March 25, 2005

ABQ Trib Column

I post my monthly Albuquerque Tribune column here after it's published. This was in yesterday's Tribune:

USEFUL TV NEWS?
Maybe back in the ignorant, clueless ‘60s when the tube wasn’t committed to maximum profit
By Arthur Alpert

I fear looking back. Might get stuck there. But an email – subject Dong Xoai – just knocked me smack into 1965. Dong Xoai, you see, is a hamlet northeast of Saigon where we shot a TV documentary once.
A guy in Texas wondered - did I know his Special Forces dad there? (No, but I’ll send him the film when I dig it out.)
Wow! Suddenly I’m observing a younger, very ignorant me. So clueless that he produced a Rorschach film – hawks found it pro- war, doves, anti.
No, it wasn’t great journalism, but I learned lots. First, respect for the GIs, confused and scared but soldiering on. Second – suspicion that they were sacrifices. As White House and Pentagon briefers described a simple war we were winning, these combat engineers and Special Forces waded through rice paddy Hell. (Plus ça change, eh?)
Lastly – told you I was young - I concluded TV news could be useful.
On retreating from his anchor chair, Dan Rather said something similar about making a difference, reminding me that the notion TV journalists might aid and abet American democracy wasn’t always laughable. The TV business wasn’t always committed to maximum profit.
Warning: I must commit history here to back that up:
1920s- 1930s: The first Radio Act sets up regulation "in the public interest, convenience and necessity."
Why? Chaos rules radio, a new technology that cannot make a buck. Businessmen demand regulation! Finally, Secretary of Commerce Herbert Hoover accedes, telling them where on the dial they may broadcast and how powerfully. Dollars flow.
1940s-50s: Visionary, brawling pioneers like Bill Paley and David Sarnoff hire Murrow, Severeid, Brinkley, Cronkite (from print journalism, mostly) to do serious news on radio and, after WWII, television. Local stations follow in the early 60s.
Plus, the FCC creates educational TV "in the public interest."
1981 to today: Deregulation and its fruits - seven Colossi own the industry. Radio news - gone. Poisonous talk - swelling.
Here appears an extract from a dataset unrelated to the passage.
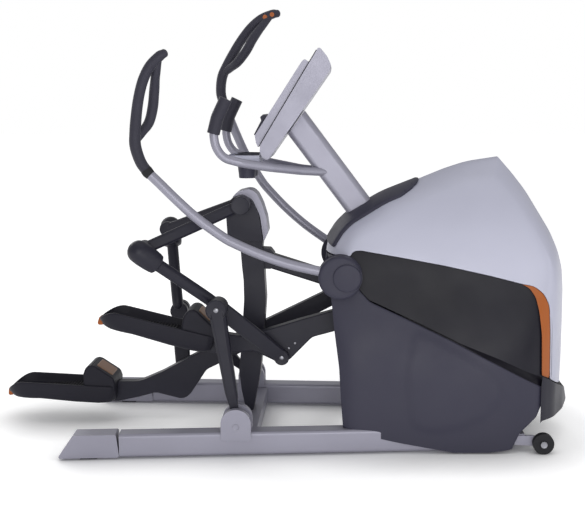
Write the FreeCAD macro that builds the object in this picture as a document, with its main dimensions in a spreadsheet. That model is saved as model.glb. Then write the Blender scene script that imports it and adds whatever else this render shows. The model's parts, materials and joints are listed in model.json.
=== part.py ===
import FreeCAD, Part
import math
import os
import re
from FreeCAD import Vector, Rotation, Placement

# Elliptical trainer, modelled in millimetres. +X points from the pedals to the drive housing,
# +Z is up and the user's right side is -Y. Outlines are laid out from the base pivot of the
# rocker legs, and the finished pieces are shifted so that the origin is the centre of the footprint.

doc = FreeCAD.newDocument("elliptical_trainer")
sheet = doc.addObject("Spreadsheet::Sheet", "Sheet")

SIZES = {
    "footprint_shift": -151.5, "rail_half_spacing": 330.0, "rail_splay": 3.6, "rail_width": 76.0,
    "rail_low": 8.0, "rail_top": 92.0, "rail_wall": 4.0, "rail_rear": -413.0, "rail_front": 985.0,
    "foot_length": 60.0, "corner_round": 12.0,
    "base_pivot_x": 5.0, "base_pivot_z": 114.0, "rocker_length": 416.8, "rocker_angle": 99.9,
    "rocker_swing": 33.8, "head_pivot_x": 10.5, "head_pivot_z": 884.6, "upper_arm_length": 365.0,
    "link_upper": 338.1, "link_lower": 306.5, "link_bend": 2.54,
    "arm_angle": 17.2, "arm_swing": 11.0, "arm_reach": 800.0, "arm_rise": 60.0,
    "arm_inner": 95.0, "arm_width": 50.0, "knuckle_inner": 318.0, "knuckle_width": 66.0,
    "knuckle_radius": 42.0, "knuckle_pin": 26.0, "mid_inner": 222.0, "mid_width": 36.0, "knee_plate": 20.0,
    "running_gap": 2.0, "link_tube_radius": 20.0, "upper_tube_radius": 17.5,
    "rocker_head_width": 40.0, "rocker_base_width": 30.0, "rocker_tube_radius": 26.0,
    "shaft_radius": 12.0, "bore_play": 0.06, "eye_radius": 30.0, "hub_radius": 33.0,
    "column_width": 86.0, "head_width": 150.0, "cover_radius": 54.0, "cover_width": 92.0,
    "cover_slot": 46.0, "mast_width": 104.0, "mast_round": 22.0, "console_width": 300.0,
    "pedal_centre": 120.0, "pedal_width": 170.0, "pedal_wall": 8.0,
    "shell_wall": 4.0, "recess_depth": 9.0, "housing_half": 348.0,
    "handle_hub_x": 402.0, "handle_hub_z": 644.0, "handle_tube_radius": 17.5,
    "handle_hub_inner": 274.0, "handle_hub_width": 50.0, "handle_swing": 23.0,
    "grip_front_y": 247.0,
    "grip_radius": 18.5, "grip_front_radius": 15.0, "bar_radius": 16.0, "bar_grip_radius": 23.0,
    "button_radius": 9.0, "button_height": 7.0, "button_travel": 1.5,
    "wheel_radius": 38.0, "wheel_width": 26.0, "wheel_x": 1114.0, "wheel_inner": 313.0,
    "spindle_radius": 15.0,
    "axle_radius": 8.0, "crank_shaft_radius": 17.5, "crank_arm_inner": 62.0,
    "crank_arm_thick": 20.0, "pulley_radius": 150.0, "flywheel_radius": 165.0,
    "flywheel_x": 985.0, "flywheel_z": 430.0, "belt_pulley_radius": 36.0, "belt_width": 24.0,
}
for row, (alias, size) in enumerate(SIZES.items(), start=1):
    sheet.set("A%d" % row, alias)
    sheet.set("B%d" % row, str(size))
    sheet.setAlias("B%d" % row, alias)
doc.recompute()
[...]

TV news - empty calories.
For lack of a book on that decline-and-fall, here a few milestones in the evolution of the business, technology and politics:
Item: Networks discover "opportunity costs." Murrow’s "See It Now" makes money, but a sitcom at that hour could rake in bigger bucks.
Goodbye, Ed.
Item: Local stations employing show biz tools (attractive anchors, flashy video and graphics) win ratings.
Item: New technology (videotape, microwave, satellite) brings stories faster. Does zero, zilch, nada to improve content.
Item: Companies go public, responsible now to Wall Street. Bigger fish swallow them. And lo, broadcasters exit. Enter mega-corporations pushing "product."
TV news is now a "profit center." The "public interest?" Words.
The blessed First Amendment just celebrated during Sunshine Week restrains government, not the corporations processing whatever it is we flounder in daily. Media muck? Info-sausage? . Maybe Newszak. As Muzak’s elevator music is to real music, so is Newszak to real news.
1965 was eons ago. The idealist in TV news today - sorry, John Donne – that man is an island.
Surely news must make money, but if that’s all it does, it’s a commodity. Still, before you stone a broadcaster remember we buy the product. The Tube is our drug of choice.
Sad story but it’s not over. Remember the little flower in Picasso’s Guernica; there’s hope for journalism, too. Let’s ponder print and cyberspace in future columns.